** Start of Dataset content **
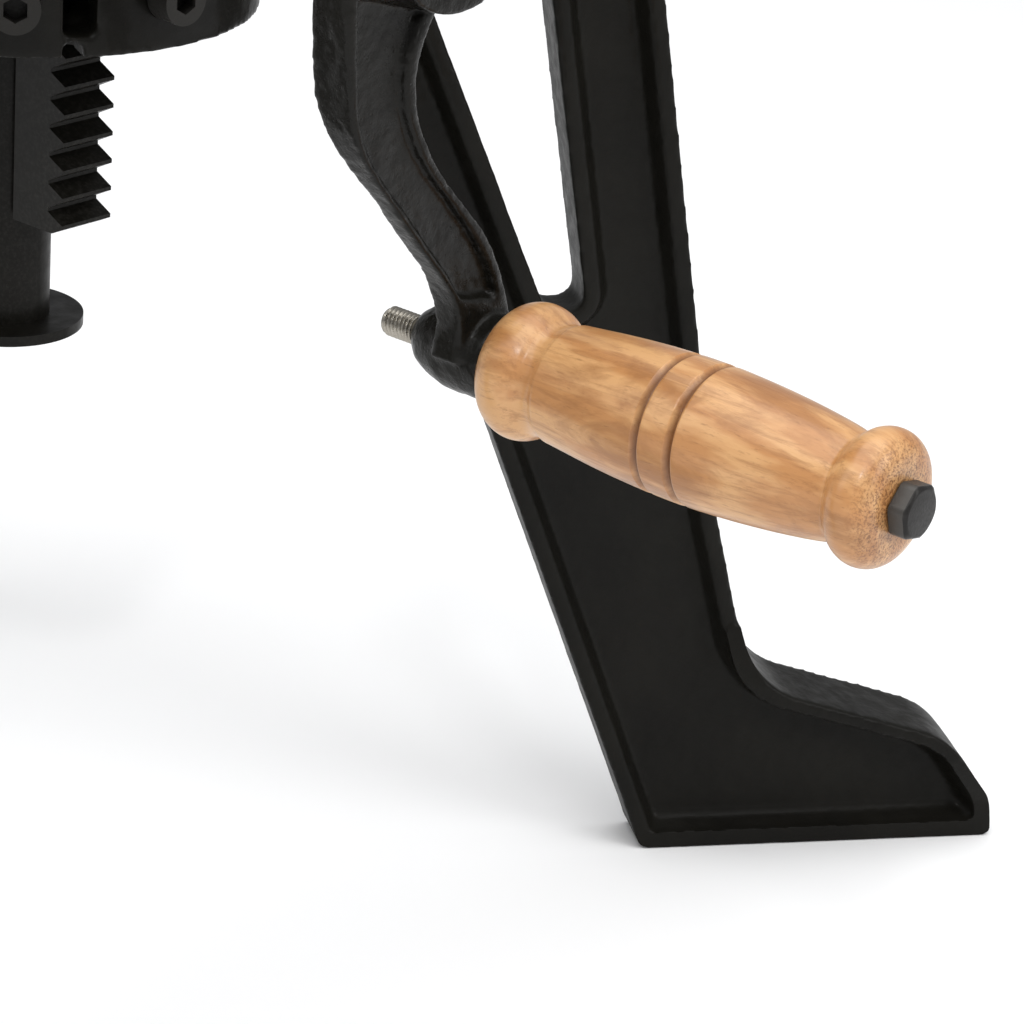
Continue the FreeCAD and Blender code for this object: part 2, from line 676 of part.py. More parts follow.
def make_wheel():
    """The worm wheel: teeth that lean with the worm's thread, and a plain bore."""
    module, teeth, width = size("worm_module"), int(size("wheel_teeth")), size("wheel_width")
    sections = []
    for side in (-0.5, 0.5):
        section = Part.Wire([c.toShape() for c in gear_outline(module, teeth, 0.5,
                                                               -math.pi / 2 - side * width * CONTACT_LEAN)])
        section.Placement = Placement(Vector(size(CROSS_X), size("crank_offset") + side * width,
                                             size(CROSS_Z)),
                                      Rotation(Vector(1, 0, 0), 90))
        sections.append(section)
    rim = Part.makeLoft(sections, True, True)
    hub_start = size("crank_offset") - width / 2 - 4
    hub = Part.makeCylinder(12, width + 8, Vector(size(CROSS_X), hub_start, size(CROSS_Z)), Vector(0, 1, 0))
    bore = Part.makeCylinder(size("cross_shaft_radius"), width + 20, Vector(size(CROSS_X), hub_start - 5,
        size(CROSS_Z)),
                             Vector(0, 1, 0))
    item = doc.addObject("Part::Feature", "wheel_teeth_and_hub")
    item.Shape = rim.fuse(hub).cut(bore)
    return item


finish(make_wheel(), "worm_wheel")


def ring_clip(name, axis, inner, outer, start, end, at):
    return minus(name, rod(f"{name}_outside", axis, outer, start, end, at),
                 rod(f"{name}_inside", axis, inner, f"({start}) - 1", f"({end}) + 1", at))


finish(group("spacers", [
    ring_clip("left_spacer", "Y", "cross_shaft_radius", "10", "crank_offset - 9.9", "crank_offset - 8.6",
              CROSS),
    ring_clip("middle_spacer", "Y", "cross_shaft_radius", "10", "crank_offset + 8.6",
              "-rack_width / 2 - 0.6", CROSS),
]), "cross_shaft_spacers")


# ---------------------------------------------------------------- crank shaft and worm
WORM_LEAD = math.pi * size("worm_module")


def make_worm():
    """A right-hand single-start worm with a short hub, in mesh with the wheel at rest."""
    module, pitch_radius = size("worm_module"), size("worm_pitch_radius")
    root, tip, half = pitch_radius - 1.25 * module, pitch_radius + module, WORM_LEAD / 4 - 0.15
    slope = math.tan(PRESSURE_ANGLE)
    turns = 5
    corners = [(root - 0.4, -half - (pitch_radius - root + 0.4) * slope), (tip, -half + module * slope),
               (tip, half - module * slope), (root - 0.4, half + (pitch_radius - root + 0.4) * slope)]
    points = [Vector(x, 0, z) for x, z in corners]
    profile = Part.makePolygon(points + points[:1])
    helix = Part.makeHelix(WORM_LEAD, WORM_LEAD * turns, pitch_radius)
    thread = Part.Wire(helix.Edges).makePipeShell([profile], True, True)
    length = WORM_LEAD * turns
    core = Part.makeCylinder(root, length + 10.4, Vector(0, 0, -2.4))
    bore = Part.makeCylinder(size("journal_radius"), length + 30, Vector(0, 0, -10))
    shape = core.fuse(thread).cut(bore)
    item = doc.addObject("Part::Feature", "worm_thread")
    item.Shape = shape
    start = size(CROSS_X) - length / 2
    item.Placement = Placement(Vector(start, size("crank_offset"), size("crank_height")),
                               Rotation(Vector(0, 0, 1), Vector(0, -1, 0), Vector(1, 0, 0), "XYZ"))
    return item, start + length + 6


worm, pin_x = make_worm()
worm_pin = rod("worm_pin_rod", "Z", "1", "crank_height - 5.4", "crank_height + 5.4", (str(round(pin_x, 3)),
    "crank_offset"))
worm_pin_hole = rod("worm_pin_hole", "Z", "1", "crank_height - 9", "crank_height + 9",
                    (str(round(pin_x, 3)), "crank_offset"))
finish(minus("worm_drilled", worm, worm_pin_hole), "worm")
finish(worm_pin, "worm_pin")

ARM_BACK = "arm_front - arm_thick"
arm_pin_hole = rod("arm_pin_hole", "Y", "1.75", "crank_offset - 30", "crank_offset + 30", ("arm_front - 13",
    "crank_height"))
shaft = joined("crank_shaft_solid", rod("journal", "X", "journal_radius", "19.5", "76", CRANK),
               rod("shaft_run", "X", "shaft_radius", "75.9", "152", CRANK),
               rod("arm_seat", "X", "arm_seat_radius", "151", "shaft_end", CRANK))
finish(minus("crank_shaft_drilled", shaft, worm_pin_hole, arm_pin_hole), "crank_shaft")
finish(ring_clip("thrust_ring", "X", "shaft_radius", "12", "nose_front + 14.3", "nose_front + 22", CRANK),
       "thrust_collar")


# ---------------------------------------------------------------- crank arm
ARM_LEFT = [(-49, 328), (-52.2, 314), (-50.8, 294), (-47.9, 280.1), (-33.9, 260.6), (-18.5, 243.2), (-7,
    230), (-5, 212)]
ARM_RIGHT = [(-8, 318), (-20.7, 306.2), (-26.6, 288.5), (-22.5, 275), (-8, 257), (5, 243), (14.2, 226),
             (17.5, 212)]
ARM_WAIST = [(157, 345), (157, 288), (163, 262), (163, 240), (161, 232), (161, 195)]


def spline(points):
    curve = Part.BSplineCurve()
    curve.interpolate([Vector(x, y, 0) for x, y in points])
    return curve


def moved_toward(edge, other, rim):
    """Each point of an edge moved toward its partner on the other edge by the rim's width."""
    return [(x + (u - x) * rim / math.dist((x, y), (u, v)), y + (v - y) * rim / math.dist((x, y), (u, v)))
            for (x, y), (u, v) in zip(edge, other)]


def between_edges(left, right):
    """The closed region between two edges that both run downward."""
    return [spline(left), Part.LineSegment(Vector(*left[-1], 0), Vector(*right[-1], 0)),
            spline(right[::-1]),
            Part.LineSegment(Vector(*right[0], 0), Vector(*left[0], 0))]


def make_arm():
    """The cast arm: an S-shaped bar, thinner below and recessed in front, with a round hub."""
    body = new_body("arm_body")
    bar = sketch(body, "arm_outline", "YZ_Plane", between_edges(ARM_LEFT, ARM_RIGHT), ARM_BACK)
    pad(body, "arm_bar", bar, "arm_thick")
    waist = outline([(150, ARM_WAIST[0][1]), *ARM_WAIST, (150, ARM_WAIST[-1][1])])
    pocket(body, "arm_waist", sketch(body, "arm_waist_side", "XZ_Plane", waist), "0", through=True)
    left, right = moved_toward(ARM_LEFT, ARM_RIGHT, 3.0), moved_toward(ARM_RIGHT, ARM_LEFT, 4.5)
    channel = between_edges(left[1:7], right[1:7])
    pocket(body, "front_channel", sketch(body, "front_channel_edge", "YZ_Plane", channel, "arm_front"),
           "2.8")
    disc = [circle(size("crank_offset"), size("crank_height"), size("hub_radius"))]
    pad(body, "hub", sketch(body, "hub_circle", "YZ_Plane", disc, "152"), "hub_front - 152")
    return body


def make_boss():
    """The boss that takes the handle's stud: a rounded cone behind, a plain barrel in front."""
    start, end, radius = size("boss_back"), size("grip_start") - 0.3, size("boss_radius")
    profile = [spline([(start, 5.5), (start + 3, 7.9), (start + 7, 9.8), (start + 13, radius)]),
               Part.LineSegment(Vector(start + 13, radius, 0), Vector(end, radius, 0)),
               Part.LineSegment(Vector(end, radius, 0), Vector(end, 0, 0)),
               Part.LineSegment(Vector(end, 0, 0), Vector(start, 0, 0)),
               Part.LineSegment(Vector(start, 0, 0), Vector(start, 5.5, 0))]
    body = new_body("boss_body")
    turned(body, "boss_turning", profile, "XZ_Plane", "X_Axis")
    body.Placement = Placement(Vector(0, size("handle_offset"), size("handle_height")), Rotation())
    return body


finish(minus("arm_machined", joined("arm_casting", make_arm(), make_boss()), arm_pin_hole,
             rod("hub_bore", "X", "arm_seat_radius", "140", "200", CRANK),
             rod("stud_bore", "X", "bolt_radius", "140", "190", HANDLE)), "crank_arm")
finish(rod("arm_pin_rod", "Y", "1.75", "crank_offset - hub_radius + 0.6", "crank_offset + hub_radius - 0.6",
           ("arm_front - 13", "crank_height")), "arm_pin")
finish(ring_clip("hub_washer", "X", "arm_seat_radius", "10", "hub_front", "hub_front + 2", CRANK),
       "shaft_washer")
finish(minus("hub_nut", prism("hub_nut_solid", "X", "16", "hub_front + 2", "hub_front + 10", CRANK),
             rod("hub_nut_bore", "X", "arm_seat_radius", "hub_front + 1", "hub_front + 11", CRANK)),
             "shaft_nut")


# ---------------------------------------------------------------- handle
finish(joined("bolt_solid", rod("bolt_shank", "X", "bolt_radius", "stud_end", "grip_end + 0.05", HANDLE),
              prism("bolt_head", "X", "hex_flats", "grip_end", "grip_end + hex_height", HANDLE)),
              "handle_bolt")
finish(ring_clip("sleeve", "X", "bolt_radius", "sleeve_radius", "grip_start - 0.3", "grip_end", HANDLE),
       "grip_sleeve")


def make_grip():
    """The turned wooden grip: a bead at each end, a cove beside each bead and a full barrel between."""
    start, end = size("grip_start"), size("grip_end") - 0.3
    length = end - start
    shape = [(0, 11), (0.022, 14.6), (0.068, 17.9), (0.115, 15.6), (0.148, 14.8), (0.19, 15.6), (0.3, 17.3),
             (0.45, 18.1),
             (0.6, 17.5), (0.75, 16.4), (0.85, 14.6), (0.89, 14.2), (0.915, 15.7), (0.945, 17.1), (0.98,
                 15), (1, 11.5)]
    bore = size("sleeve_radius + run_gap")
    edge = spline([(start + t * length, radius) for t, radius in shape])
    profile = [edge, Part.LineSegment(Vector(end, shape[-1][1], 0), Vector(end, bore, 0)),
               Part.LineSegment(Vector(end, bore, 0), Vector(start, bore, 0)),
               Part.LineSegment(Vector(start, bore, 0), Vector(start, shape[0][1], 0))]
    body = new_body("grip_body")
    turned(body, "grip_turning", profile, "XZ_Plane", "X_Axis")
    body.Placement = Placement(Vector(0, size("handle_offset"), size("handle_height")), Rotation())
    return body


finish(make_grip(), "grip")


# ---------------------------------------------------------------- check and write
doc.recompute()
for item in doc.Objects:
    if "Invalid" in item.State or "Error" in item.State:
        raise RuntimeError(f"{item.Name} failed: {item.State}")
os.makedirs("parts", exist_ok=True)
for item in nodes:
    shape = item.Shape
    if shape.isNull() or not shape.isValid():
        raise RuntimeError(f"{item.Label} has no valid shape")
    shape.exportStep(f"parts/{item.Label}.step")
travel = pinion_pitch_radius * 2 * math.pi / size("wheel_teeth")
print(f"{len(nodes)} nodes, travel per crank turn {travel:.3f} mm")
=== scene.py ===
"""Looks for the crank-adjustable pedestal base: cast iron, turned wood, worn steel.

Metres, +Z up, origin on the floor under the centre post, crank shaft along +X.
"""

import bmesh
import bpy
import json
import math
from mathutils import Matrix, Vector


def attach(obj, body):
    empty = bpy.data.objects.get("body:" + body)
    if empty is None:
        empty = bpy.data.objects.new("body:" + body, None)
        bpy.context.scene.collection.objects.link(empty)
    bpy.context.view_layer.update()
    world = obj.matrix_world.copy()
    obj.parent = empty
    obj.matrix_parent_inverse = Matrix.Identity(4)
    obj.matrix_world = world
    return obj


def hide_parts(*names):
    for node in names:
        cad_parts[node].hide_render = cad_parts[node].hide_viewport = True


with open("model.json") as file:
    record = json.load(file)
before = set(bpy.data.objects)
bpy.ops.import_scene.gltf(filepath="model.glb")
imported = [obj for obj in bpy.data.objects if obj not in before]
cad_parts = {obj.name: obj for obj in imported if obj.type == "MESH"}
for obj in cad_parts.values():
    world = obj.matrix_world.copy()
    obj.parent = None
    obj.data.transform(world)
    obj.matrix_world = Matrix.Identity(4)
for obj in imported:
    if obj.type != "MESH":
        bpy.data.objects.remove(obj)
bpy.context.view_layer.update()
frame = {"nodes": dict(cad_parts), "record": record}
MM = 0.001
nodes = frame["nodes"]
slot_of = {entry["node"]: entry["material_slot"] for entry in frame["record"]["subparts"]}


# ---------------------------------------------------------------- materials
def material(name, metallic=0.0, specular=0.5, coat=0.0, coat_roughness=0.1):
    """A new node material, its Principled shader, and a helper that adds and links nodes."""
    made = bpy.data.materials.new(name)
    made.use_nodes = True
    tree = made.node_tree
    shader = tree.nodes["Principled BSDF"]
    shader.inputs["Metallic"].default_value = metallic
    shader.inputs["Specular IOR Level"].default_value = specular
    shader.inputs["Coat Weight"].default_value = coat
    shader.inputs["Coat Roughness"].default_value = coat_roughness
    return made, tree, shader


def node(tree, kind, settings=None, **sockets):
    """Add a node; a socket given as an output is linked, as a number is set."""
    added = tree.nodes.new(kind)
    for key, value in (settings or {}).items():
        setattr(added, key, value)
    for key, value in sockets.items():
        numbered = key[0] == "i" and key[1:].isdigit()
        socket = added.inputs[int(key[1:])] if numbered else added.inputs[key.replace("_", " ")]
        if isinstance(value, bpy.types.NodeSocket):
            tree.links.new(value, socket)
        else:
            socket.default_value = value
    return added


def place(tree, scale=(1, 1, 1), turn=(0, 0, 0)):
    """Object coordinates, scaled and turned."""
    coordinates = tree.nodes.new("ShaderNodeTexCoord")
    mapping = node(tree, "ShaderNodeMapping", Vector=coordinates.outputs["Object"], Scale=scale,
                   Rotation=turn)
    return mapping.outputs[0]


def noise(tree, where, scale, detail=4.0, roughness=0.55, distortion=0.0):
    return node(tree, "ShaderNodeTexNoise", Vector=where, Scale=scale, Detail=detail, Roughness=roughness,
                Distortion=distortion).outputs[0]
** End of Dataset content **
(Aim of the exercise):
The lines to transcribe begin at the line with "check and write" and end at the line with "obj.parent = None"; copy them exactly, both ends included.

(Reply):
# ---------------------------------------------------------------- check and write
doc.recompute()
for item in doc.Objects:
    if "Invalid" in item.State or "Error" in item.State:
        raise RuntimeError(f"{item.Name} failed: {item.State}")
os.makedirs("parts", exist_ok=True)
for item in nodes:
    shape = item.Shape
    if shape.isNull() or not shape.isValid():
        raise RuntimeError(f"{item.Label} has no valid shape")
    shape.exportStep(f"parts/{item.Label}.step")
travel = pinion_pitch_radius * 2 * math.pi / size("wheel_teeth")
print(f"{len(nodes)} nodes, travel per crank turn {travel:.3f} mm")
=== scene.py ===
"""Looks for the crank-adjustable pedestal base: cast iron, turned wood, worn steel.

Metres, +Z up, origin on the floor under the centre post, crank shaft along +X.
"""

import bmesh
import bpy
import json
import math
from mathutils import Matrix, Vector


def attach(obj, body):
    empty = bpy.data.objects.get("body:" + body)
    if empty is None:
        empty = bpy.data.objects.new("body:" + body, None)
        bpy.context.scene.collection.objects.link(empty)
    bpy.context.view_layer.update()
    world = obj.matrix_world.copy()
    obj.parent = empty
    obj.matrix_parent_inverse = Matrix.Identity(4)
    obj.matrix_world = world
    return obj


def hide_parts(*names):
    for node in names:
        cad_parts[node].hide_render = cad_parts[node].hide_viewport = True


with open("model.json") as file:
    record = json.load(file)
before = set(bpy.data.objects)
bpy.ops.import_scene.gltf(filepath="model.glb")
imported = [obj for obj in bpy.data.objects if obj not in before]
cad_parts = {obj.name: obj for obj in imported if obj.type == "MESH"}
for obj in cad_parts.values():
    world = obj.matrix_world.copy()
    obj.parent = None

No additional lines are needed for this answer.